It’s almost impossible to overstate the impact Jesse Boot has had on Nottingham.
His father John ran a herbalist and drug-dispensing business based in Hockley which Jesse eventually took over and transformed into the multinational pharmaceutical business Boots The Chemist.
The Nottingham University grounds and Highfields park are probably his most well-known tangible gifts to the city, but employees of bygone Boots enjoyed many more. On the city side of Trent Bridge in 1919, he established an employee’s social club above the rather functionally-named Boots Store number 2. Over the decades the social club grew in popularity, and by 1979 the building was used solely as a social club. Nowadays, we all get to visit the site of this wonderful building. Castle Rock Brewery took over the site last year, and opened it as The Embankment.
The structure itself is an utter delight, and caught my eye long before I knew histories could be uncovered in books, and even longer before internet research ever existed. It’s a celebration of bay windows and timber beams with an audacious turret on its north-eastern corner. Forest and NCCC fans walking from the city or The Meadows to their particular sporting temple will doubtless have looked upon it many a time, and , I’m certain, been intrigued by it.
The architect of the building was A.N. Bromley, no stranger to eye-catching designs. He is also responsible for the former Boots store in the city centre. It’s on the corner of High Street and Pelham Street, adorned with cherubs, strange fish and scowling grotesques. This one was the first store in the city centre to feature electric lights, allowing Boots to tempt shoppers with their wares on dark winter evenings.

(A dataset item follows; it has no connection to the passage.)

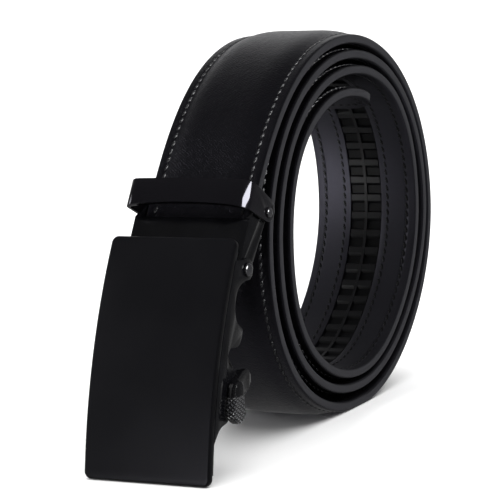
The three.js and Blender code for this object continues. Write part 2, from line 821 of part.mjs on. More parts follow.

Castle Rock have done a superb job of reflecting and preserving the site’s history at The Embankment. The section that previously housed Boots Store number 2 is now The Dispensary, where you can sample real ale and craft beer. The original social club is the Lord Trent Room (Jesse Boot was made Lord Trent in 1929) whilst his old office is now a wood-lined gallery with a view down to the main bar. Much of the building’s exterior is original, and has been cleaned and restored magnificently. The Embankment’s closer to the city centre than you might imagine, and well worth visiting. Much has been made of the city’s architectural losses over the decades, so it only feels right to support a venture where the past is honoured so brilliantly.